Could I sign an AES GCM encryption of the data instead of a SHA-256 hash for RSASSA-PSS?


I'm trying to optimize my signature and verification scheme for an embedded device and I'm finding race conditions at just 0.5s/verification. Instead of making the device compute the SHA-256 hash of the data, could I just use an AES encryption and sign that with PSS to accelerate the process, or does it need to be a hashing algorithm?


Solution

  • In general, RSA-PSS requires a hash algorithm for the mask generation function and other operations, so it's doubtful that you could actually make RSA-PSS work in any functional way with something that is not a hash algorithm.

    The idea you're proposing is also likely insecure, so even if you could get it to work, it wouldn't be effective as a signature scheme, since it could probably be forged. That's because AES, unlike a hash function, allows users to invert the operation (that is, decrypt), so an attacker who knows the key (which, if you hard-code it, they do) can likely create arbitrary messages to sign.

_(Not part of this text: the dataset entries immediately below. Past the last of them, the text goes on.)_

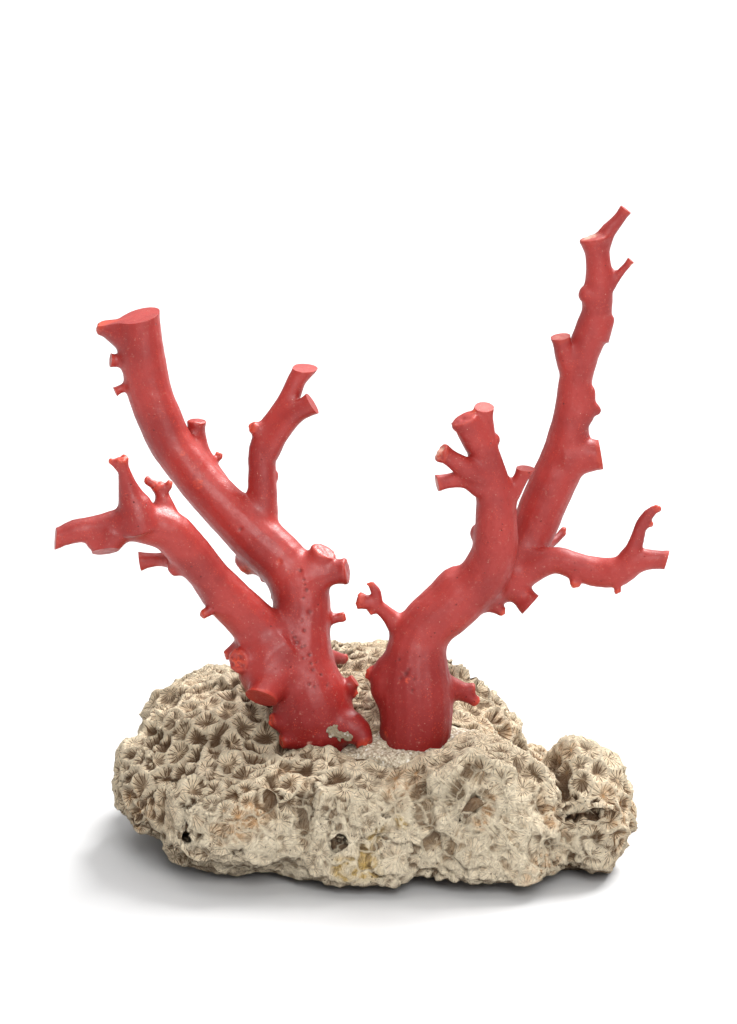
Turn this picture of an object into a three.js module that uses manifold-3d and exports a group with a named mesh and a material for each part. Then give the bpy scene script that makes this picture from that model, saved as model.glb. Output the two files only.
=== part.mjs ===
// Two red corals, cut back to stubs and polished, standing in cement on a loose block of stony coral.
// Millimetres, +Z up. The origin is the middle of the flat underside of the stone, and -Y is the front.
import * as THREE from "three";
import { mergeVertices } from "three/addons/utils/BufferGeometryUtils.js";
import { ImprovedNoise } from "three/addons/math/ImprovedNoise.js";
import Module from "manifold-3d";

const wasm = await Module();
wasm.setup();

// Driving dimensions
const GAP = 0.3; // clearance between neighbouring pieces
const LIMB_SIDES = 8;
const RINGS_PER_SPAN = 1; // rings of a main limb between one station and the next
const STUB_SIDES = 6;
const TWIG_SIDES = 5;
const TWIG_RADIUS = 5.1; // a stub whose root is thinner than this is a twig
const FINE = 3; // how finely the large lumps of the stone are divided
const COARSE = 2; // and the small ones
const SMALL_LUMP = 22; // half size under which a lump is a small one
const LUMP_POWER = 2.5; // 2 is an ellipsoid, and more is boxier
const LARGE_BUMP = 3.4; // height of the stone's broad unevenness
const LARGE_WAVE = 26; // and its width
const SMALL_BUMP = 1.5;
const SMALL_WAVE = 9;
const HALF_SPACE = 400; // side of the block that cuts the underside flat

// A station of a limb is x, y, z and radius. A limb runs from its root to its cut end. fork is the share of
// the way along at which the branch is parted from what it grows from, and facing is the way its cut looks.
const LEFT_TRUNK = [
  [-18, -18, 33, 8],
  [-19, -17, 43, 11.5],
  [-22, -15, 56, 13],
  [-26, -12, 70, 12.5],
  [-27, -8, 82, 11.5],
  [-27, -4, 92, 10.5],
  [-29, -1, 101, 10.5],
  [-31, 0, 104, 9],
];
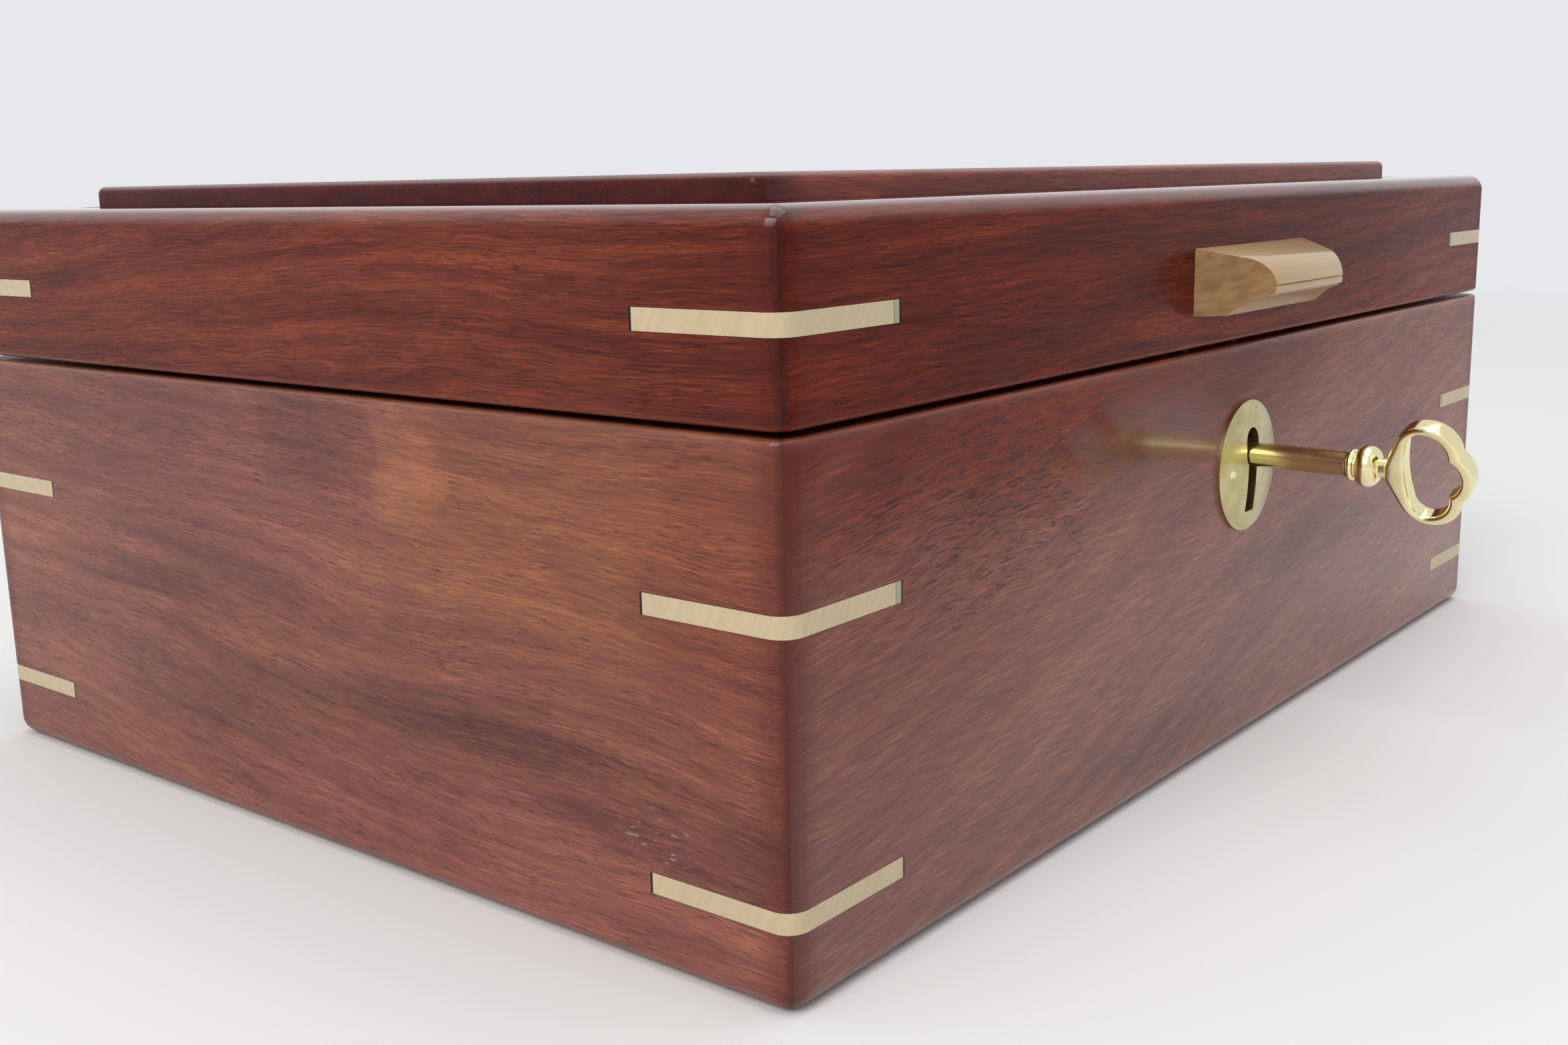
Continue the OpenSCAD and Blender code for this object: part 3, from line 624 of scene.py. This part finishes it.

    For a secure digital signature, you really need a secure hash algorithm, which means that you need something like SHA-2, SHA-3, or similar (MD5 and SHA-1 are not secure and should not be used). If possible, I would investigate a possibly more performant SHA-256 implementation here. You could also try the hash algorithm BLAKE2s, which is both cryptographically secure and much faster in software than SHA-256, and may meet your needs better.